Há muito a se dizer sobre a pirataria na Somália.
Já há alguns anos, a região é evitada por boa parte dos veleiros, por receio de serem tomadas por “piratas” – no livro de Heloisa Schurmann que resenhei há tempos, ela cita bem superficialmente esse problema. O litoral somali, dentro do mundo dos navegadores “independentes”, é o reino dos piratas. É, por conseguinte, um lugar a ser evitado em sua rota. Mas… quem são esses piratas?
O Catatau, em um post traduzido pela Caia Fittipaldi de 2 artigos excelentes, jogou essa pergunta, que ficou rondando a minha cabeça esses dias. Nos artigos que ele postou, mostra-se a realidade por trás de toda a questão da pirataria. O por quê da Europa agora reclamar dos piratas – e a Ásia, no reboque. Da Somália como destino final do lixo atômico europeu. De um Estado desmantelado, por corrupção e outras misérias. Dos barcos de pesca industrial que, na ânsia de alimentar os países desenvolvidos, depletaram ilegalmente toda a costa somali por décadas, deixando os pescadores locais, com barcos menores e sem tanta tecnologia, sem peixe.
A pirataria como grito de socorro
São estes pescadores, homens do mar sem alternativa viável num cenário político e econômico de caos, que apelam para a ilegalidade da pirataria.

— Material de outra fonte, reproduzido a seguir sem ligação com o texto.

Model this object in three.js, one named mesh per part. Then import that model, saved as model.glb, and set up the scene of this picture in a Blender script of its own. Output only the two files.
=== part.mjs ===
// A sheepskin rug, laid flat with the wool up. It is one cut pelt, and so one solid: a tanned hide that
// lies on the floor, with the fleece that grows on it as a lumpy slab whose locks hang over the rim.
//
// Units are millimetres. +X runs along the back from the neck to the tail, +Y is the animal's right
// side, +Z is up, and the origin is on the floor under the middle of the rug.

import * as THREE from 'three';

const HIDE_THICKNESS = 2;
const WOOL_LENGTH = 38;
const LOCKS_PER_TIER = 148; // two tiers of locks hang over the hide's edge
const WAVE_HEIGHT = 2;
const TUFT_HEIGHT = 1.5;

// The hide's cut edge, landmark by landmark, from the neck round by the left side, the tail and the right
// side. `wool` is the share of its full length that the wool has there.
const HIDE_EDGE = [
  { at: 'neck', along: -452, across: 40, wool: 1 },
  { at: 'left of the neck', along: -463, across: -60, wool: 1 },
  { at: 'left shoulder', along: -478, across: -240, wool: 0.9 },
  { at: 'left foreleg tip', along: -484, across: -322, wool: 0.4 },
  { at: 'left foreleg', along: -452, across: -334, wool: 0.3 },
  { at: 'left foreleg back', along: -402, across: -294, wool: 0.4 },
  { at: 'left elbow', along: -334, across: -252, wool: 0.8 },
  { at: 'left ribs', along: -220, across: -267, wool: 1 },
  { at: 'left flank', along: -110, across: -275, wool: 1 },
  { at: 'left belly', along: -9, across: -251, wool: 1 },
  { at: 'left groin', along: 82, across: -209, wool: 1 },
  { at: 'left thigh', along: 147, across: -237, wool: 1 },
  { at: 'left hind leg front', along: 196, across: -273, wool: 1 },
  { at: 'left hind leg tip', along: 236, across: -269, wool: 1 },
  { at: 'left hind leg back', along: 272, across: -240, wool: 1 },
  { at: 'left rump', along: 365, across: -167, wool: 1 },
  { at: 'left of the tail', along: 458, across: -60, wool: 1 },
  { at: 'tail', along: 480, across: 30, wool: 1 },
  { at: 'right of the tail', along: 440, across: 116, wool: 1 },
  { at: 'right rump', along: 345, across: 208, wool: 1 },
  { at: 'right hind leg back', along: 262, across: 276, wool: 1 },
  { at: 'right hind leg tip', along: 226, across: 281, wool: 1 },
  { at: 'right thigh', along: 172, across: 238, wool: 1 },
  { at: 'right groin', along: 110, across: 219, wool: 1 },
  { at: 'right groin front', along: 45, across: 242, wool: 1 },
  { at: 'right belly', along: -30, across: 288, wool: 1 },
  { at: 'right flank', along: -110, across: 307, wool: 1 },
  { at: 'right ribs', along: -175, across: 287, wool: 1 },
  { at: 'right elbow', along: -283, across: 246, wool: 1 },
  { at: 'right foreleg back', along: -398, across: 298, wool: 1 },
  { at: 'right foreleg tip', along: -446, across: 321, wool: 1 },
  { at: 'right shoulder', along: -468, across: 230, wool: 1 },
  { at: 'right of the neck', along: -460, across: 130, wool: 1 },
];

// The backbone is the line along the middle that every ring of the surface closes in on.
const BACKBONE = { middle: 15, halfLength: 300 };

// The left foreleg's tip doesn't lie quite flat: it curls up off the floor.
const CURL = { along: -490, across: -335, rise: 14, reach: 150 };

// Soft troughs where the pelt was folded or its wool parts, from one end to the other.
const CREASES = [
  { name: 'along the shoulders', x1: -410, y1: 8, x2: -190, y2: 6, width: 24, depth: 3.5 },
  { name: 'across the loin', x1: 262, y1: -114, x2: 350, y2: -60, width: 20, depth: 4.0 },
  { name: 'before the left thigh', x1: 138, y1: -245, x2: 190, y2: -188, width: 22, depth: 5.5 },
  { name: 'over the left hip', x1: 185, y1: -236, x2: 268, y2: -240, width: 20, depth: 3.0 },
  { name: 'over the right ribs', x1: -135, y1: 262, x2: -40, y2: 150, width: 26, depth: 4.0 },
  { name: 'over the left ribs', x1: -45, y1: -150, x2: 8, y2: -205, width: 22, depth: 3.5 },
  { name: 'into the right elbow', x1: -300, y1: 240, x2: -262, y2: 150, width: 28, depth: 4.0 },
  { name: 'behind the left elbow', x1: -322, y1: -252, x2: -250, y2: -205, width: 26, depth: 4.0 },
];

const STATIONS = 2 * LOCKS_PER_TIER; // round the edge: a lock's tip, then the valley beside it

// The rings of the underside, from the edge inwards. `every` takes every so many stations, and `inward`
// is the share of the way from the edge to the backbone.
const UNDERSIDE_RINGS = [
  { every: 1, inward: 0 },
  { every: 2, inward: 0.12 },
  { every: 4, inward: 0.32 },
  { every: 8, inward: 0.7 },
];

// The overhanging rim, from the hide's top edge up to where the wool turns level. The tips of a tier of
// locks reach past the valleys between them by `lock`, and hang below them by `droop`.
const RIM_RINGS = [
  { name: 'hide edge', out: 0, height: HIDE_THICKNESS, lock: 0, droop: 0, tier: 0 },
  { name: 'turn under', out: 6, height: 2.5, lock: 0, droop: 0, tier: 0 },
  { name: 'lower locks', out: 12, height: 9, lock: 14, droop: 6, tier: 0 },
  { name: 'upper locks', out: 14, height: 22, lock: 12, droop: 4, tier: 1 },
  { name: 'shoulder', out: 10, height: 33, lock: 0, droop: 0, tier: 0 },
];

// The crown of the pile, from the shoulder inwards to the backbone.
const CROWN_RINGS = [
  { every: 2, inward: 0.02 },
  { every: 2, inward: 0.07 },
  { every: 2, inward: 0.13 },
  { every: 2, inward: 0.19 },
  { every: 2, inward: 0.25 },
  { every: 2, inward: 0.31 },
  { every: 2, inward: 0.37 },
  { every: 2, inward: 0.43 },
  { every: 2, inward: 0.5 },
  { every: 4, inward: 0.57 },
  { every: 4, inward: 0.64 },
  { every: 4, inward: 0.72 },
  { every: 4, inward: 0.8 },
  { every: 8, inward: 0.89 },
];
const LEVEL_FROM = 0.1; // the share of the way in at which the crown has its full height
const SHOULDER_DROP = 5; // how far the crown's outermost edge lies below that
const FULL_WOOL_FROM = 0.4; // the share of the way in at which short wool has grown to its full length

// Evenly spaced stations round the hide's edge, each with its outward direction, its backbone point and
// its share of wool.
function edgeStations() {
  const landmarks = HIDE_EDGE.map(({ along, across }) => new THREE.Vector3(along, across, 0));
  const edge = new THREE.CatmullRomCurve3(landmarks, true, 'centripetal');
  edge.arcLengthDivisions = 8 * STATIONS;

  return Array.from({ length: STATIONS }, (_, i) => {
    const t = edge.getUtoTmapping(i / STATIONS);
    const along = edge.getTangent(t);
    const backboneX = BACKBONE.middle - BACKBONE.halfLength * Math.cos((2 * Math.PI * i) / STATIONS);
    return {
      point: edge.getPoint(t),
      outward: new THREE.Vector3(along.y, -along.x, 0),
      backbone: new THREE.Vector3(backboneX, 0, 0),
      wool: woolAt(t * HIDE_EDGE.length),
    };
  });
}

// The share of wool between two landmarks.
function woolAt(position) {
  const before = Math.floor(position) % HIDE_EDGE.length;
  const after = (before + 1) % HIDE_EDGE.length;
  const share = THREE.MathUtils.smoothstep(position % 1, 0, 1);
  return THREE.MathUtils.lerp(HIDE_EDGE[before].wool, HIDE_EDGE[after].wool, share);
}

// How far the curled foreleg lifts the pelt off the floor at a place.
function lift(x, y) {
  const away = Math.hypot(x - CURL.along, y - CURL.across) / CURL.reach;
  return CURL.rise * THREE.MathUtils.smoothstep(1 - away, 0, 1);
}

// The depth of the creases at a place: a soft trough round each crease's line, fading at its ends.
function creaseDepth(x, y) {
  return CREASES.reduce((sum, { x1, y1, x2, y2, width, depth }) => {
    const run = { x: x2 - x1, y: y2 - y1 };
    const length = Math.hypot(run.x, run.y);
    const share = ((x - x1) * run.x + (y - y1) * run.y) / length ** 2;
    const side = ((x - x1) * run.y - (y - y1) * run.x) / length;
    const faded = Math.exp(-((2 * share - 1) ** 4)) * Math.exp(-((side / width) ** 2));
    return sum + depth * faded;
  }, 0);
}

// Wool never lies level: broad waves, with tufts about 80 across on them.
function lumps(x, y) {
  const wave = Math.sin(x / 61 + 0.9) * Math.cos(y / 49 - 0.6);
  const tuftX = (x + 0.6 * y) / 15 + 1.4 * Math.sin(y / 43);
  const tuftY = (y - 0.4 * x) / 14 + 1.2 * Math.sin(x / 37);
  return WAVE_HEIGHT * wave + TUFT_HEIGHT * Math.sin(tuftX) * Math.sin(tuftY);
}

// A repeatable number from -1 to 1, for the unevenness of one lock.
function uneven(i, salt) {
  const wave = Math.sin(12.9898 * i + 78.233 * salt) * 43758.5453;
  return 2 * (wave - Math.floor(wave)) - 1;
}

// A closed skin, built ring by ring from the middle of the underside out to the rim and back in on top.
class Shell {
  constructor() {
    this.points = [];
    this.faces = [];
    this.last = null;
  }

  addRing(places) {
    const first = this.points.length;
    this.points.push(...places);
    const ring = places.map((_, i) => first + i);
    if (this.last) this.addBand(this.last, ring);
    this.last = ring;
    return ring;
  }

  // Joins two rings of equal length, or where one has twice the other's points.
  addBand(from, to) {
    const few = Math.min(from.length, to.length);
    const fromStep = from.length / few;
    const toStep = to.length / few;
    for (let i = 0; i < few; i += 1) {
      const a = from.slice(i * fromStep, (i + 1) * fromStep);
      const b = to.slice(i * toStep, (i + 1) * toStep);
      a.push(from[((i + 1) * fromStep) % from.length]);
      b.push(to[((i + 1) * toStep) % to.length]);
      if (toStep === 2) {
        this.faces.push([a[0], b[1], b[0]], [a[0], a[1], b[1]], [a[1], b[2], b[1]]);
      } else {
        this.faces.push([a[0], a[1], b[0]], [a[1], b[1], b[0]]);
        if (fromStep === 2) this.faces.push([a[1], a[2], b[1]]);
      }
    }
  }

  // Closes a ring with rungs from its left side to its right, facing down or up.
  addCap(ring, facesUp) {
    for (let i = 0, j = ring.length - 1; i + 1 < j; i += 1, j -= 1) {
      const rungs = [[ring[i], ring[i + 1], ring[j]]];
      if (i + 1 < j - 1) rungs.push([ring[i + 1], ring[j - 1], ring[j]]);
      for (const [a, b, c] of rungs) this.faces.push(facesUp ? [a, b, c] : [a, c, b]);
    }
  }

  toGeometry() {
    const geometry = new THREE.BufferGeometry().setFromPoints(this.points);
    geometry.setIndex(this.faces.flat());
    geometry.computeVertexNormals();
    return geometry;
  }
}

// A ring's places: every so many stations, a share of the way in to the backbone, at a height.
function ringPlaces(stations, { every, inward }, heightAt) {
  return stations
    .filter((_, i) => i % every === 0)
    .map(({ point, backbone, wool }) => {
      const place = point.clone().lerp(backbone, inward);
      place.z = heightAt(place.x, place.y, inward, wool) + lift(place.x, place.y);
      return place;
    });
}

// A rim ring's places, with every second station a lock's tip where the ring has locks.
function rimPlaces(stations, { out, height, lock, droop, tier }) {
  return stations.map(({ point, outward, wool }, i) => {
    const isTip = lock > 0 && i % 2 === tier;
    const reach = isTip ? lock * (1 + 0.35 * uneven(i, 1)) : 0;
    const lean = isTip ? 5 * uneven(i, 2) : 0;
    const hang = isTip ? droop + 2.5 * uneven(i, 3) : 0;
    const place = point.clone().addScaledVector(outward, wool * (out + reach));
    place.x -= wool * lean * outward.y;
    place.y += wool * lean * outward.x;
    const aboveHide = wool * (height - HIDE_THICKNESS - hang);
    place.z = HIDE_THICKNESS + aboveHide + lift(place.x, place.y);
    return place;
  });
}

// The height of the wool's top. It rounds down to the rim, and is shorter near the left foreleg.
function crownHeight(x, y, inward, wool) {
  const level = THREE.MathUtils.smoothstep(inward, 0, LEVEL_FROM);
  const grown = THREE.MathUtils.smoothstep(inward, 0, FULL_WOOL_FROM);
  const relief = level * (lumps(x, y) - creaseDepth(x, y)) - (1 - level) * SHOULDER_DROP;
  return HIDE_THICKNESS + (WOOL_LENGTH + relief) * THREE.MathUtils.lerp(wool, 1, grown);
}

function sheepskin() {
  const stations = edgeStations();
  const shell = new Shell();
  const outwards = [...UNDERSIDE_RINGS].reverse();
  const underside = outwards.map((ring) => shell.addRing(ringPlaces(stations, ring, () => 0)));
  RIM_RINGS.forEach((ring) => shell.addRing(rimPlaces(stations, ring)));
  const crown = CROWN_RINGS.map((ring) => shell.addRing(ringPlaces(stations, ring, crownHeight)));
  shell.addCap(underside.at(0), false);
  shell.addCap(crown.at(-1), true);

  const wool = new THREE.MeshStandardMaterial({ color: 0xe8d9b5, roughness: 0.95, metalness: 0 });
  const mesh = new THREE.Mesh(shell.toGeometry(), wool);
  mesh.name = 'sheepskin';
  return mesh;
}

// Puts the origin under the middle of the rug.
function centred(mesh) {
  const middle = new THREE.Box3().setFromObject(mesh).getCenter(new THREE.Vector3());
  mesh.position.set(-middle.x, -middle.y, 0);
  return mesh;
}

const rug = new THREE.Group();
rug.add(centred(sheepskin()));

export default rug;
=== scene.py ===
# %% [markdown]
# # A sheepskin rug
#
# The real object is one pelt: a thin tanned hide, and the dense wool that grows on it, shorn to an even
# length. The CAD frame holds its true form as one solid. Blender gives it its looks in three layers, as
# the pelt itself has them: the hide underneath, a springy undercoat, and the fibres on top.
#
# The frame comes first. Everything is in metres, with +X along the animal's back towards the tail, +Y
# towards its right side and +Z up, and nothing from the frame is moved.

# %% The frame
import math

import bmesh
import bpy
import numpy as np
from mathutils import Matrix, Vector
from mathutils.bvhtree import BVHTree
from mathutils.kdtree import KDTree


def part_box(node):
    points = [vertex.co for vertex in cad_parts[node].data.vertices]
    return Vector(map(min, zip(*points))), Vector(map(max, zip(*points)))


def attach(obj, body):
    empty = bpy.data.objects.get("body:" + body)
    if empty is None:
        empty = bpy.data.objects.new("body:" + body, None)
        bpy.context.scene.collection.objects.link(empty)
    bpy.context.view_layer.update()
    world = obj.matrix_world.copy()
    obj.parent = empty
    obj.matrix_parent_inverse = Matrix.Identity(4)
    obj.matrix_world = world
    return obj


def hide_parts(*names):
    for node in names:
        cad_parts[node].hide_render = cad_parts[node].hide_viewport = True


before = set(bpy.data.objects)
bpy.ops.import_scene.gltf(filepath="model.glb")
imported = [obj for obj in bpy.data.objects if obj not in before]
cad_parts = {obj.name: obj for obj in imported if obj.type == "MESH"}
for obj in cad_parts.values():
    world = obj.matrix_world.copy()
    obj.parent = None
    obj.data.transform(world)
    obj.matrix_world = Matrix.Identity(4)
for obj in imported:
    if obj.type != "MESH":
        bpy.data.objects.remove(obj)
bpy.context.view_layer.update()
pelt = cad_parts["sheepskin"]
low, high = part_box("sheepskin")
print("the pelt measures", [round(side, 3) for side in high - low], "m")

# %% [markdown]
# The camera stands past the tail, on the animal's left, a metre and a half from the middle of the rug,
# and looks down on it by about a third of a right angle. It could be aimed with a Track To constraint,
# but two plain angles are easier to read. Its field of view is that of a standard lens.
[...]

É sua última chance de chamar a atenção do mundo para os graves problemas de seu país. É a face de um desespero.
(Há bandidos entre eles, sem dúvida. Mas acredito que não na proporção que boa parte da mídia quer nos fazer crer.)
Seriam estes pescadores completamente culpados? (Mais uma vez, perante a mídia do mundo, parece que sim.)
São muitas perguntas, poucas respostas. Mas nada me tira da cabeça que a pressão da sobrepesca do litoral é elemento chave para o ressurgimento do “problema” com tanta força. Então dou um passo a mais nas minhas divagações: se lembrarmos que há outras comunidades pesqueiras (em áreas de conflito, inclusive) que vêm percebendo a decadência numérica dos peixes no mar (uma evidência empírica clara que coletei pelo Brasil todo, entrevistando pescadores), seria a Somália o primeiro país a demonstrar violentamente o que um mar sem peixes pode causar às pessoas – e à estrutura social?
Será essa a ponta do iceberg para problemas maiores que podem vir? Como lidaremos com isso? Será que outros povos se jogarão ao mar como piratas? Estamos preparados para uma onda de saques em alto-mar, essa terra de ninguém na vista de todos, onde qualquer um pesca o que quer sem preocupações legais?
Food for thought. As cartas estão aos poucos sendo jogadas na mesa, numa rodada que pode custar a estabilidade social no planeta.
Tudo de questões sempre.
P.S.
- O sempre maravilhoso The Big Picture publicou há algum tempo uma coletânea de imagens dos piratas na Somália. Muito emblemático.
- Dica de um filme excelente sobre a pirataria do ponto-de-vista da comunidade local: Fishing without nets.
- Aliás, falando em blog de fotos, um off-topic. O NYTimes começou um blog de fotojornalismo, chamado Lens. Mas, no feed RSS, não mostram nenhuma foto. Acho um FAIL considerável feed incompleto em qualquer blog, por sinal.
- Obrigada, Catatau, pelo seu post-denúncia.